Topic URLhttp://board.okayplayer.com/okp.php?az=show_topic&forum=5&topic_id=2825489&mesg_id=2825607
2825607, Oh boy...
Posted by Stadium Status, Thu Jul-25-13 11:21 PM
I'm 25 now, got into hip-hop seriously after Stillmatic came out in 2001. I have a brother who's eight years older than me, so I was into the late-90s stuff, but I started pursuing it seriously own my own from 2002 -.

I was originally an underground head borne by the internet, so I was all about the underground stuff that championed consciousness and rejected whatever jiggy/bling shit was popular at the time. Some of the stuff still holds up now...some doesn't. Funny looking back at myself as a 13 year old buying The Cold Vein from Best Buy, but impressionable young minds can be molded by a lot of different things.

I feel like that whole scene cooled at around 2005/2006. It was a combination of the underground thing becoming mainstream via Kanye and associated acts and the "underground acts" one-note acts becoming stale. I just didn't feel as moved by a lot of their later projects as I did by the earlier ones even though they were preaching the same things. I was gonna start listing records but I can go on and on. I'll give one example of a record that didn't hold up...I listened to Soul Position - 8,000,000 Stories. The "serious" joints on the second-half of the album just don't hold up and...wait is this dude on an interlude talking about candy? What?

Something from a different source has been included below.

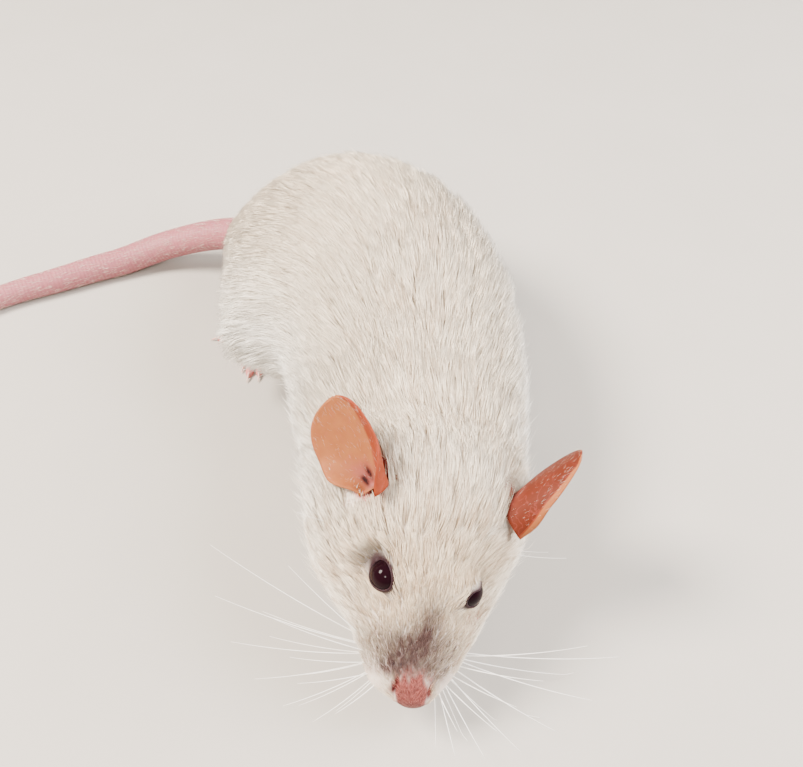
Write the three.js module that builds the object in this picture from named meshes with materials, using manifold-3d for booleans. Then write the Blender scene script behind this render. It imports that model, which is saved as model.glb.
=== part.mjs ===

Going to college from 2006-2010, I naturally got into more mainstream stuff. I think Wayne's run from 05 (probably earlier but I didn't really get into him into Carter 2) until 2007 was historic. 2008 he was actually kind of wack but the Carter 3 album was great. From what I remember there wasn't too much great underground stuff at the time...I was really into Wayne, T.I., Luda, T-Pain, The-Dream...whatever was popular at the time. I thought (and still think) Drake's So Far Gone mixtape was really dope. The "new generation" didn't really come around until 2011, but you could see the seeds being planted in 2009 with the XXL Freshman list and Drake, Cudi, J. Cole, Charles Hamilton, etc... starting to make some noise.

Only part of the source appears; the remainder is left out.